Les ingénieurs sont satisfaits de leur emploi mais jugent leur rémunération trop faible
Source : Le Monde
Annie Kahn
Article paru dans l’édition du 21.10.05
DEVENIR ingénieur après avoir fait une "grande école" a longtemps été considéré, en France, comme l’aboutissement d’un parcours scolaire réussi. Depuis plusieurs années, l’attrait des carrières financières ou de gestion a bousculé cette tradition. Les brillants élèves se sont mis à préparer d’autres concours que ceux des écoles d’ingénieurs, et ceux qui sortent diplômés de ces dernières optent pour des carrières plus gratifiantes financièrement.
Il ne faut néanmoins pas exagérer ce phénomène, estiment les auteurs de la 16e enquête socioprofessionnelle du Conseil national des ingénieurs et des scientifiques de France (Cnisf), publiée début octobre. "Contrairement à une crainte parfois exprimée, les débutants ne fuient pas les métiers techniques -…-. Les activités non techniques (commerciales, administratives) ou d’enseignement ou autres ne représentent que 14,2 % des premiers emplois", écrivent-ils.
Selon la même étude, 80 % d’entre eux estiment que l’intérêt du travail est leur principal motif de satisfaction. En revanche, le niveau de stress, la qualité de l’organisation de l’entreprise et la rémunération sont le plus souvent cités comme des motifs d’insatisfaction. Le salaire moyen annuel des ingénieurs débutants est de 30 000 euros. Et celui des ingénieurs confirmés (âgés de 45 à 59 ans) est de 75 240 euros. Ces derniers gagnent en moyenne 11 % de plus quand ils travaillent dans une société d’ingénierie.
MANQUE DE JEUNES DIPLÔMÉS
Les ingénieurs sont de plus en plus nombreux à travailler à l’étranger. Le pourcentage de ceux qui exercent en dehors de l’Hexagone est passé de 6,9 %, en 2000, à 13,3 %, en 2004. Par rapport à la moyenne française, ils sont peu nombreux (4,6 %) à être au chômage. Ce taux est plus élevé (8 %) pour les plus âgés (45 à 59 ans).

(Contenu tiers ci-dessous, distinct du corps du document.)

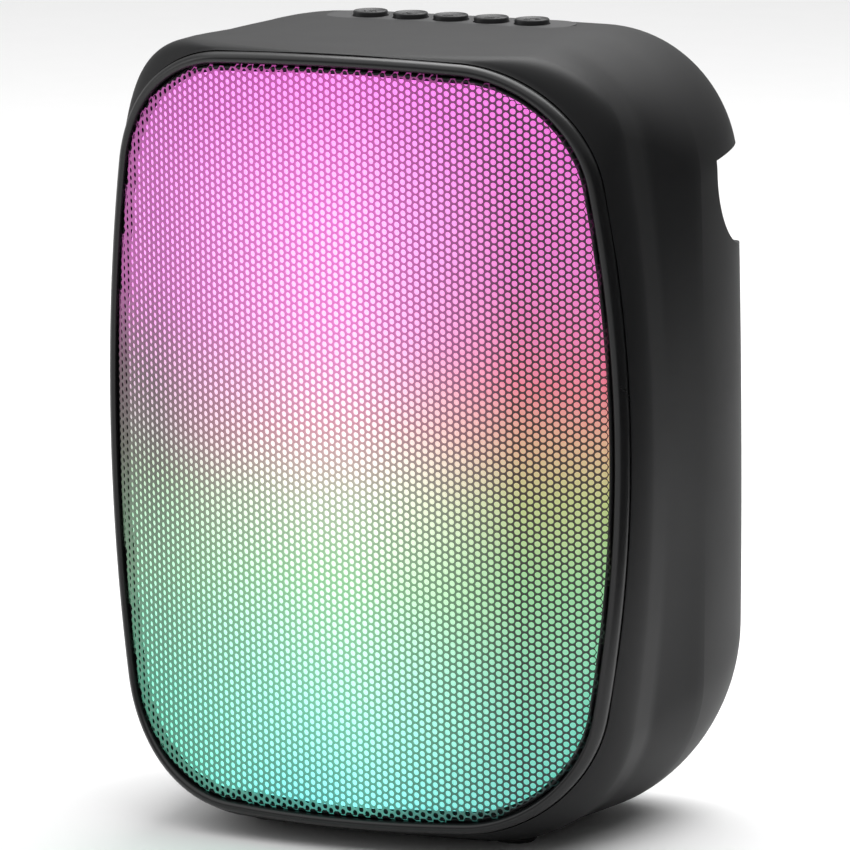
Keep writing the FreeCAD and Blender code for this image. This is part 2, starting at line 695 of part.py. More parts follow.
ring_blank = cut("ring_blank", ring_plate("ring_outside", "-ring_outer_lip"),
                 ring_plate("ring_inside", "ring_inner_lip"))
node("bezel_ring", overlap("bezel_ring", ring_blank, front_side("behind_crest", "-ring_proud", True),
                           front_side("before_ring_back", RIM, False)))

grille_edge = "ring_inner_lip + grille_gap"
grille_blank = overlap("grille_blank", ring_plate("grille_plate", grille_edge),
                       front_side("behind_sheet", "0", True),
                       front_side("before_flange", "grille_flange", False))
grille_hollow = overlap("grille_hollow", ring_plate("grille_hollow_plate", grille_edge + " + grille_sheet"),
                        front_side("behind_mesh", "grille_sheet", True))
node("speaker_grille", cut("speaker_grille", grille_blank, grille_hollow))

# ---------------------------------------------------------------- light
diffuser_edge = "ledge_width - ring_outer_lip + diffuser_gap"
diffuser_sheet = overlap("diffuser_blank", ring_plate("diffuser_plate", diffuser_edge),
                         front_side("behind_diffuser", "diffuser_offset", True),
                         front_side("before_diffuser", "diffuser_offset + diffuser_sheet", False))
diffuser_legs = overlap("diffuser_legs", join("diffuser_leg_rods", *[
    rod("diffuser_leg_%d" % i, "diffuser_post", "apex", "baffle_front", x=x, z=z)
    for i, (x, z) in enumerate(DIFFUSER_POSTS)]),
    front_side("behind_leg", "diffuser_offset + diffuser_sheet / 2", True))
node("light_diffuser", join("light_diffuser", diffuser_sheet, diffuser_legs))


def led_board_outline(sketch):
    edge = "ledge_width - ring_outer_lip + led_board_gap"
    bowed_outline(sketch, *["crest_%s - (%s)" % (part, edge)
                            for part in ("half_width", "half_height", "corner", "side_bow", "top_bow")])
    circle(sketch, "0", "0", "driver_radius + 2")
    for x, z in DIFFUSER_POSTS:
        circle(sketch, x, z.replace("ring_centre + ", ""), "diffuser_post + 0.4")


node("led_board", plate("led_board", led_board_outline, "led_face", "led_board_sheet"))

led_spots = []
for column in range(-3, 4):
    for line in range(-5, 6):
        away = math.hypot(column, line) * number("led_pitch")
        beside_post = (abs(abs(column) * number("led_pitch") - number("post_stand_x")) < 8
                       and abs(abs(line) * number("led_pitch") - number("post_stand_z")) < 10)
        corner = abs(column) == 3 and abs(line) == 5
        if away > number("driver_radius") + 8 and not beside_post and not corner:
            led_spots.append((column, line))
node("led_chips", group("led_chips", [
    middle_block("led_%d" % i, "led_size / 2", "led_size / 2", "led_face - led_height", "led_height",
                 "%d * led_pitch" % column, "ring_centre + %d * led_pitch" % line)
    for i, (column, line) in enumerate(led_spots)]))

# ---------------------------------------------------------------- baffle


def baffle_outline(sketch):
    bowed_outline(sketch, "half_width - wall - baffle_gap", "cabinet_top - wall - baffle_gap",
                  "shoulder_corner - wall", "shoulder_bow", "cabinet_bow")
    circle(sketch, "0", "0", "driver_seat")
    for x, z in BAFFLE_SCREWS:
        circle(sketch, x, z.replace("ring_centre + ", ""), "screw_radius + 0.2")
    for s in SIDES:
        circle(sketch, "led_lead_x", "led_lead_z - ring_centre + %d * 2.4" % s, "1")


baffle_sheet = plate("baffle_sheet_plate", baffle_outline, "baffle_face", "baffle_sheet")
baffle_posts = [rod("baffle_post_%d" % i, "boss_radius", "baffle_back - 1", "boss_face - baffle_back + 1",
                    x=x, z=z)
                for i, (x, z) in enumerate(CABINET_BOSSES)]
baffle_bores = [rod("baffle_bore_%d" % i, "screw_radius + 0.05", "boss_face - screw_bite - 2",
                    "screw_bite + 4", x=x, z=z)
                for i, (x, z) in enumerate(CABINET_BOSSES)]
driver_bores = [rod("driver_bore_%d" % i, "screw_radius + 0.05", "baffle_face - 1", "baffle_sheet + 2", x=x,
                    z=z)
                for i, (x, z) in enumerate(DRIVER_SCREWS)]
node("front_baffle", cut("front_baffle", join("baffle_with_posts", baffle_sheet, *baffle_posts),
                         *(baffle_bores + driver_bores)))
node("baffle_screws", group("baffle_screws", [
    screw("baffle_screw_%d" % i, x, z, "baffle_face - 6", "baffle_sheet + 6")
    for i, (x, z) in enumerate(BAFFLE_SCREWS)]))

# ---------------------------------------------------------------- driver


def ring_outline(inner, outer, holes=()):
    def draw(sketch):
        circle(sketch, "0", "0", outer)
        circle(sketch, "0", "0", inner)
        for x, z in holes:
            circle(sketch, x, z.replace("ring_centre + ", ""), "screw_radius + 0.2")
    return draw


node("driver_gasket", plate("driver_gasket", ring_outline("driver_seat", "driver_radius", DRIVER_SCREWS),
                            "baffle_face - gasket_sheet", "gasket_sheet"))

basket_wall = "driver_seat - 0.6"
basket_turn = turned("basket_turn", [
    ("flange_face", "driver_radius"), ("flange_face", basket_wall + " - 1.5"),
    ("flange_face + driver_flange + 3", basket_wall + " - basket_sheet"),
    ("spider_seat", "spider_radius + 0.2"), ("spider_seat", "spider_radius - 2.6"),
    ("basket_floor", "spider_radius - 2.6"), ("basket_floor", "coil_radius + 6"),
    ("gap_front", "coil_radius + 6"),
    ("gap_front", "spider_radius - 2.6 + basket_sheet"),
    ("spider_seat + basket_sheet", "spider_radius - 2.6 + basket_sheet"),
    ("spider_seat + basket_sheet", "spider_radius + 0.2 + basket_sheet"),
    ("flange_face + driver_flange + 3", basket_wall), ("flange_face + driver_flange", basket_wall),
    ("flange_face + driver_flange", "driver_radius")], z="ring_centre")
terminal_tab = block("terminal_tab", ("spider_radius - 2.2", "basket_floor", "ring_centre - 6"),
                     ("12", "basket_sheet", "12"))
basket_windows = []
for i in range(6):
    gap = block("basket_window_%d" % i, ("34", "flange_face + driver_flange + 6", "-9"),
                ("30", "spider_seat - flange_face - driver_flange - 8", "18"))
    turn = FreeCAD.Rotation(Vector(0, 1, 0), 60 * i + 30)
    ring = doc.addObject("Part::Compound", "basket_window_place_%d" % i)
    ring.Links = [gap]
    ring.Placement = FreeCAD.Placement(Vector(), turn)
    bind(ring, Placement__Base__z="ring_centre")
    basket_windows.append(ring)
basket_holes = [rod("basket_hole_%d" % i, "screw_radius + 0.2", "flange_face - 1", "driver_flange + 2", x=x,
                    z=z)
                for i, (x, z) in enumerate(DRIVER_SCREWS)]
node("driver_basket", cut("driver_basket", join("basket_with_tab", basket_turn, terminal_tab),
                          *(basket_windows + basket_holes)))
node("driver_screws", group("driver_screws", [
    screw("driver_screw_%d" % i, x, z, "flange_face - screw_head_height", "9", head_to_back=False)
    for i, (x, z) in enumerate(DRIVER_SCREWS)]))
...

Globalement, le secteur souffrirait plutôt d’un manque de jeunes diplômés. Car l’attrait pour les métiers techniques relevé par le Cnisf ne concerne que les personnes ayant fait le choix de suivre des études d’ingénieurs. Il ne rend donc pas compte de l’érosion provoquée en amont par l’intérêt pour d’autres professions.
Pour stopper ce phénomène, il faudrait que les ingénieurs soient mieux rémunérés. "Un avocat d’affaires est bien mieux payé qu’un ingénieur", s’insurge Claude Martinand, vice-président du conseil général des Ponts et Chaussées. "Or, si un ingénieur des Ponts a fait du droit et de la finance, un financier est incapable de construire un pont ! Ce travail est non seulement difficile, mais il fait aussi supporter à celui qui l’exerce d’énormes responsabilités" , ajoute-t-il.
A tel point que les assureurs rechigneraient à assurer les entreprises d’ingénierie. Celles-ci sont en effet responsables des constructions dont elles ont fait les études, alors qu’elles ne touchent que 5 % à 10 % du coût de l’ouvrage. "Si un gros sinistre survient, elles déposent le bilan" , explique Yann Leblais, président de la Fédération européenne des sociétés d’ingénierie. Dans de nombreux pays, comme aux Etats-Unis, les responsabilités sont proportionnelles à la rémunération.